Love London Love Culture rounds up the reviews Simon Godwin’s production starring Lindsay Duncan and Alex Jennings.
The Guardian: *** “while Woods’s play is funny, pleasantly short (90 minutes) and ultimately moving, it also has the structural flaws of the debut dramatist.”
WhatsOnStage: **** “Woods writes with clarity and ease; as a former actor, he gives actors lines you can imagine they relish and he’s good at landing jokes that betray a particular type of sardonic ennui.”
The Telegraph: *** “I’m caught in a hung-parliament state between admiration and disappointment. Hansard, Simon Woods’s arrestingly titled debut play – which halloos a sense of topicality, referencing as it does Parliament’s famous in-house transcription service – shows definite promise. Woods is an actor who might yet become a major playwright.”
The Arts Desk: *** “Woods’s inexperience shows: he has simply not given himself enough time to fully excavate the psychological conflicts that he has introduced. So although there is much to enjoy in this debut, its ending seems oddly incomplete and perfunctory.”
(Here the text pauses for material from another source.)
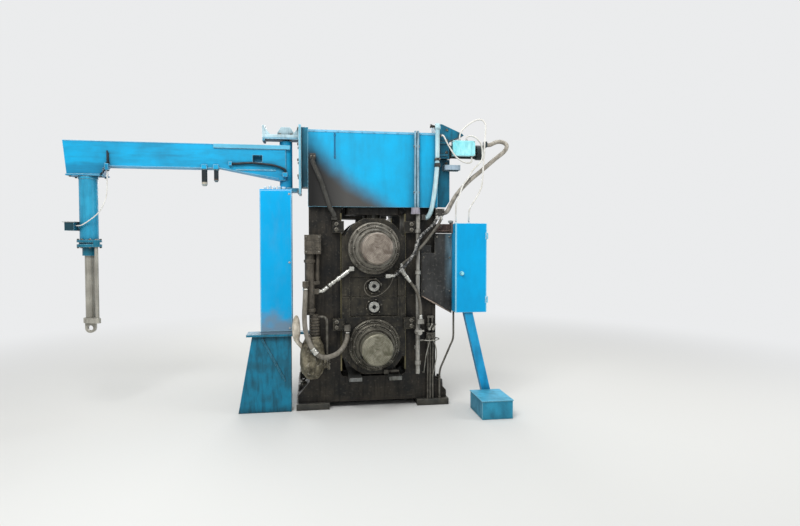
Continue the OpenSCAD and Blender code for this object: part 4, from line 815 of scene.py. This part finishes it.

Time Out: *** “Clearly there is an audience appetite for a more old-fashioned sort of play. But was Woods’s debut the only candidate? Ultimately it’s not exceptional, and with the NT still a ways away from its targets for staging works by living female writers and writers of colour, was a middling play by a white dude the absolute best use of this slot? Woods may have promise, but promise isn’t really enough for a 900-seat theatre.”
London Theatre1: **** “For a debut play, it’s a good effort from Simon Woods, whose script balances various political and personal slants. The sometimes vicious sarcasm throughout makes both characters dislikeable, at least until the final ten minutes or so, and yet, because it is so genuinely witty, it is also disarming.”
Evening Standard: *** “imon Godwin’s ability to finesse difficult plays looked stretched for much of the evening, and his production is less than the sum of its parts.”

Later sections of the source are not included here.